MATERIAL:

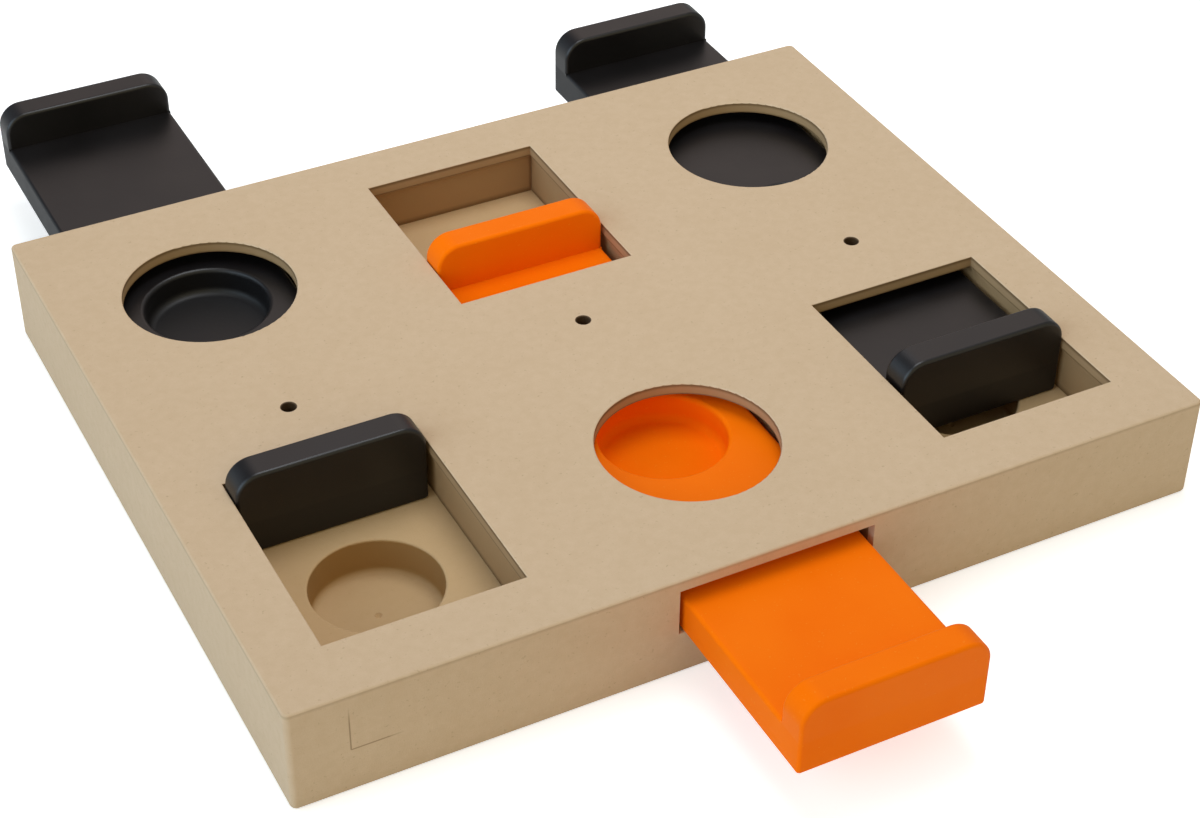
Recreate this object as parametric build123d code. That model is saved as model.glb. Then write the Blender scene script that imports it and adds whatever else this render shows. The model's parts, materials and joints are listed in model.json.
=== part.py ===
"""Sliding-drawer puzzle feeder for dogs: a layered fibreboard tray with three painted sliders.

Frame: millimetres, +Z up, origin at the centre of the board's underside, +X to the right along the
front edge, +Y towards the back. The left and right sliders pull out of the back edge, the middle
one out of the front edge. All three are shown where they stand at rest.
"""
import os

from build123d import *

# ---- Driving dimensions of the board --------------------------------------------------------
top_thickness = 4.0            # sheet with the windows
channel_height = 16.0          # strips between the two panels
base_thickness = 16.0          # panel with the treat wells
divider_width = 36.0           # strip between two channels
side_rail_width = 18.0         # strip along each side of the board
window_margin = 21.0           # from the board's end to the square window's outer edge
square_window_length = 76.0    # along the slider's travel
centre_web = 51.0              # twice the distance from the middle line to a square window
round_window_diameter = 56.0
round_window_margin = 26.0     # from the board's end to the round window's outer edge
scent_hole_diameter = 4.5
window_rim_radius = 0.4        # softened upper edge of every window and scent hole
corner_radius = 2.0            # upright corners of the board
top_edge_radius = 0.8
bottom_edge_radius = 2.0
plug_setback = 2.0             # the plug's inner face stands this far behind the window's edge

# ---- Treat wells in the base ----------------------------------------------------------------
well_diameter = 40.0
well_depth = 12.0
well_floor_radius = 1.8        # rounding where the wall meets the floor
well_rim_radius = 0.8          # softened mouth
well_shift = 1.5               # well centre, from the window's centre towards the board's end
drill_mark_diameter = 2.4      # left by the centre point of the drill
drill_mark_tip = 0.4           # blunt end of the mark
drill_mark_depth = 0.9

# ---- Driving dimensions of a slider ---------------------------------------------------------
slider_width = 60.0
plate_thickness = 12.0
grip_thickness = 10.0          # along the travel
inner_grip_height = 16.5       # above the plate, so that it stands out of the window
outer_grip_height = 13.0
grip_corner_radius = 8.0       # upper corners at both ends of a grip
painted_edge_radius = 1.2      # every exposed edge of a slider
recess_diameter = 40.0
recess_depth = 9.0
recess_floor_radius = 2.5
recess_rim_radius = 1.4
recess_past_centre = 3.9       # recess centre beyond the round window's centre, slider fully out

# ---- Dowels that pin the grips to the plate -------------------------------------------------
dowel_diameter = 6.0
dowel_in_plate = 7.0
dowel_in_grip = 8.0
dowel_spacing = 34.0
dowel_chamfer = 0.6            # at both ends of a dowel
dowel_side_gap = 0.05          # glue between a dowel and the wall of its hole
dowel_top_gap = 0.5            # left above a dowel, in the grip

# ---- Clearances -----------------------------------------------------------------------------
window_side_clearance = 0.7    # each side of a grip in its window
channel_side_clearance = 2.0   # each side of a plate in its channel
stop_gap = 0.5                 # between a grip and the window's edge at each end of the travel
closed_gap = 5.5               # between the outer grip and the board when a slider is pushed in

# ---- Where the sliders stand at rest --------------------------------------------------------
pulled_share = {"left": 0.995, "middle": 0.72, "right": 0.37}   # share of the travel
side_shift = {"left": -0.4, "middle": -0.4, "right": 0.4}       # sideways play taken up

# ---- Sizes worked out from those above ------------------------------------------------------
square_window_width = slider_width + 2 * window_side_clearance
channel_width = slider_width + 2 * channel_side_clearance
channel_pitch = channel_width + divider_width
board_width = 2 * channel_pitch + channel_width + 2 * side_rail_width
board_depth = 2 * window_margin + 2 * square_window_length + centre_web
board_height = base_thickness + channel_height + top_thickness
half_depth = board_depth / 2
square_window_y = half_depth - window_margin - square_window_length / 2
round_window_y = half_depth - round_window_margin - round_window_diameter / 2
plug_length = window_margin - plug_setback
well_y = square_window_y + well_shift

pushed_in_end = half_depth - window_margin - stop_gap
slider_length = pushed_in_end + half_depth + closed_gap + grip_thickness
travel = square_window_length - grip_thickness - 2 * stop_gap
recess_from_inner_end = (pushed_in_end - travel) + round_window_y + recess_past_centre

channel_x = {"left": -channel_pitch, "middle": 0.0, "right": channel_pitch}
# Which way each slider pulls out: +1 towards the back edge, -1 towards the front edge.
pull_direction = {"left": 1, "middle": -1, "right": 1}
names = ("left", "middle", "right")
near = 0.01                    # two heights or radii closer than this are the same


def block(width, depth, height, x=0.0, y=0.0, z=0.0):
    """A box that is centred on x and y and stands on z."""
    return Pos(x, y, z) * Box(width, depth, height, align=(Align.CENTER, Align.CENTER, Align.MIN))


def disc(diameter, height, x=0.0, y=0.0, z=0.0):
    """A cylinder that is centred on x and y and stands on z."""
    aligned = (Align.CENTER, Align.CENTER, Align.MIN)
    return Pos(x, y, z) * Cylinder(diameter / 2, height, align=aligned)


def board_layer(height, z):
    """A full sheet of the board, with its four upright corners rounded."""
    outline = RectangleRounded(board_width, board_depth, corner_radius)
    return Pos(0, 0, z) * extrude(outline, amount=height)


def outline_edges(sheet, z):
    """The edges round the outside of a sheet, at height z."""
    return sheet.faces().filter_by(Axis.Z).sort_by(lambda face: abs(face.center().Z - z))[0].edges()


def inner_rims(sheet):
    """The edges of every opening in the upper face of a sheet."""
    upper = sheet.faces().filter_by(Axis.Z).sort_by(Axis.Z)[-1]
    return [edge for wire in upper.inner_wires() for edge in wire.edges()]


# ---- The board ------------------------------------------------------------------------------
def make_top_panel():
    """Thin sheet with a square and a round window over each channel, and a scent hole between."""
    z = base_thickness + channel_height
    sheet = board_layer(top_thickness, z)
    sheet = fillet(outline_edges(sheet, board_height), top_edge_radius)
    for name in names:
        x = channel_x[name]
        out = pull_direction[name]
        y = -out * square_window_y
        sheet -= block(square_window_width, square_window_length, top_thickness, x, y, z)
        sheet -= disc(round_window_diameter, top_thickness, x, out * round_window_y, z)
        sheet -= disc(scent_hole_diameter, top_thickness, x, 0, z)
    return fillet(inner_rims(sheet), window_rim_radius)


def make_well():
    """The space of one treat well, mouth upwards at z = 0, with the mark of the drill's point."""
    well = disc(well_diameter, well_depth, z=-well_depth)
    well = fillet(well.edges().sort_by(Axis.Z)[0], well_floor_radius)
    hanging = (Align.CENTER, Align.CENTER, Align.MAX)
    mark = Cone(drill_mark_tip / 2, drill_mark_diameter / 2, drill_mark_depth, align=hanging)
    return well + Pos(0, 0, -well_depth) * mark


def make_base_panel():
    """Thick sheet that closes the channels below, with a treat well under each square window."""
    sheet = board_layer(base_thickness, 0)
    sheet = fillet(outline_edges(sheet, 0), bottom_edge_radius)
    for name in names:
        sheet -= Pos(channel_x[name], -pull_direction[name] * well_y, base_thickness) * make_well()
    return fillet(inner_rims(sheet), well_rim_radius)


def make_side_rail(side):
    """Strip along one side of the board; side is -1 on the left and +1 on the right."""
    strip = block(side_rail_width, board_depth, channel_height,
                  side * (board_width - side_rail_width) / 2, 0, base_thickness)
    return strip & board_layer(channel_height, base_thickness)


def make_divider(side):
    """Strip between the middle channel and an outer one."""
    x = side * channel_pitch / 2
    return block(divider_width, board_depth, channel_height, x, 0, base_thickness)


def make_plug(name):
    """Block glued flush into the closed end of a channel, behind the square window."""
    y = -pull_direction[name] * (half_depth - plug_length / 2)
    return block(channel_width, plug_length, channel_height, channel_x[name], y, base_thickness)


# ---- A slider, built with its inner end at y = 0, pulling out along +Y, its underside at z = 0 ----
def grip_profile(height):
    """Front view of a grip: a bar with its two upper corners rounded."""
    bar = Rectangle(slider_width, height, align=(Align.CENTER, Align.MIN))
    upper_corners = bar.vertices().group_by(Axis.Y)[-1]
    return fillet(upper_corners, grip_corner_radius)


def make_grip(height, y):
    """A grip that stands on the plate, from y to y + grip_thickness."""
    bar = extrude(Plane.XZ.offset(-(y + grip_thickness)) * grip_profile(height), amount=grip_thickness)
    ends = [bar.faces().sort_by(Axis.Y)[0], bar.faces().sort_by(Axis.Y)[-1]]
    foot = bar.faces().sort_by(Axis.Z)[0].center().Z
    exposed = [edge for face in ends for edge in face.edges() if edge.center().Z > foot + near]
    return Pos(0, 0, plate_thickness) * fillet(exposed, painted_edge_radius)


def make_plate():
    """The slider's plate, with square upper edges under the grips and rounded ones between them."""
    middle_length = slider_length - 2 * grip_thickness
    middle = block(slider_width, middle_length, plate_thickness, 0, slider_length / 2)
    middle = fillet(middle.edges().filter_by(Axis.Y), painted_edge_radius)
    plate = middle
    for y, outward in ((grip_thickness / 2, -1), (slider_length - grip_thickness / 2, 1)):
        end = block(slider_width, grip_thickness, plate_thickness, 0, y)
        upright = end.edges().filter_by(Axis.Z).group_by(Axis.Y)[0 if outward < 0 else -1]
        lower_sides = end.edges().filter_by(Axis.Y).group_by(Axis.Z)[0]
        lower_cross = end.edges().filter_by(Axis.X).group_by(Axis.Z)[0].sort_by(Axis.Y)
        lower_end = lower_cross[0 if outward < 0 else -1]
        plate += fillet(list(upright) + list(lower_sides) + [lower_end], painted_edge_radius)
    floor = plate_thickness - recess_depth
    recess = disc(recess_diameter, recess_depth, 0, recess_from_inner_end, floor)
    recess = fillet(recess.edges().sort_by(Axis.Z)[0], recess_floor_radius)
    plate -= recess
    circles = plate.edges().filter_by(GeomType.CIRCLE)
    circles = [edge for edge in circles if abs(edge.radius - recess_diameter / 2) < near]
    rim = [edge for edge in circles if abs(edge.center().Z - plate_thickness) < near]
    return fillet(rim, recess_rim_radius)


def dowel_places():
    """Centres of the four dowels, two under each grip."""
    grip_centres = (grip_thickness / 2, slider_length - grip_thickness / 2)
    return [(x, y) for y in grip_centres for x in (-dowel_spacing / 2, dowel_spacing / 2)]


def dowel_rods(diameter, length):
    """Plain rods where the four dowels are, all standing dowel_in_plate below the plate's top."""
    foot = plate_thickness - dowel_in_plate
    return [disc(diameter, length, x, y, foot) for x, y in dowel_places()]


def make_dowels():
    """The four dowels of a slider, chamfered at both ends."""
    rods = dowel_rods(dowel_diameter, dowel_in_plate + dowel_in_grip)
    return [chamfer(rod.edges().filter_by(GeomType.CIRCLE), dowel_chamfer) for rod in rods]


def make_slider_pieces():
    """The four nodes of a slider, in the slider's own frame."""
    hole_depths = dowel_in_plate + dowel_in_grip + dowel_top_gap
    holes = dowel_rods(dowel_diameter + 2 * dowel_side_gap, hole_depths)
    pieces = {"slider_plate": make_plate(),
              "inner_grip": make_grip(inner_grip_height, 0),
              "outer_grip": make_grip(outer_grip_height, slider_length - grip_thickness)}
    for key in pieces:
        for hole in holes:
            pieces[key] -= hole
    pieces["grip_dowels"] = Compound(make_dowels())
    return pieces


def slider_place(name):
    """Where a slider stands at rest: on the channel's floor, pulled out by its share of the travel."""
    out = pull_direction[name]
    inner_end = -out * (pushed_in_end - pulled_share[name] * travel)
    turn = 0 if out > 0 else 180
    return Pos(channel_x[name] + side_shift[name], inner_end, base_thickness) * Rot(0, 0, turn)


# ---- Write every node -----------------------------------------------------------------------
nodes = {"top_panel": make_top_panel(),
         "base_panel": make_base_panel(),
         "left_side_rail": make_side_rail(-1),
         "right_side_rail": make_side_rail(1),
         "left_divider": make_divider(-1),
         "right_divider": make_divider(1),
         "left_front_plug": make_plug("left"),
         "middle_back_plug": make_plug("middle"),
         "right_front_plug": make_plug("right")}
slider_pieces = make_slider_pieces()
for name in names:
    for piece, shape in slider_pieces.items():
        nodes[f"{name}_{piece}"] = slider_place(name) * shape

os.makedirs("parts", exist_ok=True)
for node, shape in nodes.items():
    export_step(shape, f"parts/{node}.step")

print(f"board {board_width:.1f} x {board_depth:.1f} x {board_height:.1f}")
print(f"slider {slider_length:.1f} long, travel {travel:.1f}")
for name in names:
    print(f"{name} slider pulled out {pulled_share[name] * travel:.2f}")
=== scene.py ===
# %% [markdown]
# # A sliding puzzle feeder for dogs
#
# The feeder is a thick board, glued up from bare fibreboard, with three channels inside it. A
# painted slider runs in each channel. Windows in the top sheet show the sliders' recesses and the
# treat wells in the base, and the dog uncovers the treats by pulling and pushing the sliders.
#
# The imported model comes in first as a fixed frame. It already holds every rigid piece at its real
# size, so what is left is what a maker would call the finish: the look of sanded fibreboard, of
# brown cut walls inside the windows, and of satin paint over wood.

# %% Load the frame
import json
import math

import bpy
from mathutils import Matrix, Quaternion, Vector


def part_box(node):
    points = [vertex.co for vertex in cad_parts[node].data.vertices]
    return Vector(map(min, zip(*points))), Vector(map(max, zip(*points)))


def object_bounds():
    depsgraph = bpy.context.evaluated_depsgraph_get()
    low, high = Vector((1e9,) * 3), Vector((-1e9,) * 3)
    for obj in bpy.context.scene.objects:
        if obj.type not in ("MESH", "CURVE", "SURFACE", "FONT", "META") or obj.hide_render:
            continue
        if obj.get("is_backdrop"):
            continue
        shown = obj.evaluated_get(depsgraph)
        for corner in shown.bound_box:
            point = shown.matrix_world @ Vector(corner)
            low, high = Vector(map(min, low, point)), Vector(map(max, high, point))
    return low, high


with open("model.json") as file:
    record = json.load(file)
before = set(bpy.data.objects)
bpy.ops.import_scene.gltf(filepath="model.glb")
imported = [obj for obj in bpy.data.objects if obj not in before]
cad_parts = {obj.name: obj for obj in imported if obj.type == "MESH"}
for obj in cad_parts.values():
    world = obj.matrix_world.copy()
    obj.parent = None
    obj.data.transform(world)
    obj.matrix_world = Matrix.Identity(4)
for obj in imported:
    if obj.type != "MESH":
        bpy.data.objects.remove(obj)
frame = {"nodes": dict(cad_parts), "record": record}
cad_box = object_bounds()
millimetre = 0.001
nodes = frame["nodes"]
board_nodes = frame["record"]["behaviour"]["bodies"]["board"]
slider_names = ("left", "middle", "right")
corners = [round(v / millimetre, 1) for corner in cad_box for v in corner]
print("nodes", len(nodes), "box in mm", corners)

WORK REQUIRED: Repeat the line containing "obj.parent = None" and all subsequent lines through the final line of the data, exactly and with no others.

IN RESPONSE:
    obj.parent = None
    obj.data.transform(world)
    obj.matrix_world = Matrix.Identity(4)
for obj in imported:
    if obj.type != "MESH":
        bpy.data.objects.remove(obj)
frame = {"nodes": dict(cad_parts), "record": record}
cad_box = object_bounds()
millimetre = 0.001
nodes = frame["nodes"]
board_nodes = frame["record"]["behaviour"]["bodies"]["board"]
slider_names = ("left", "middle", "right")
corners = [round(v / millimetre, 1) for corner in cad_box for v in corner]
print("nodes", len(nodes), "box in mm", corners)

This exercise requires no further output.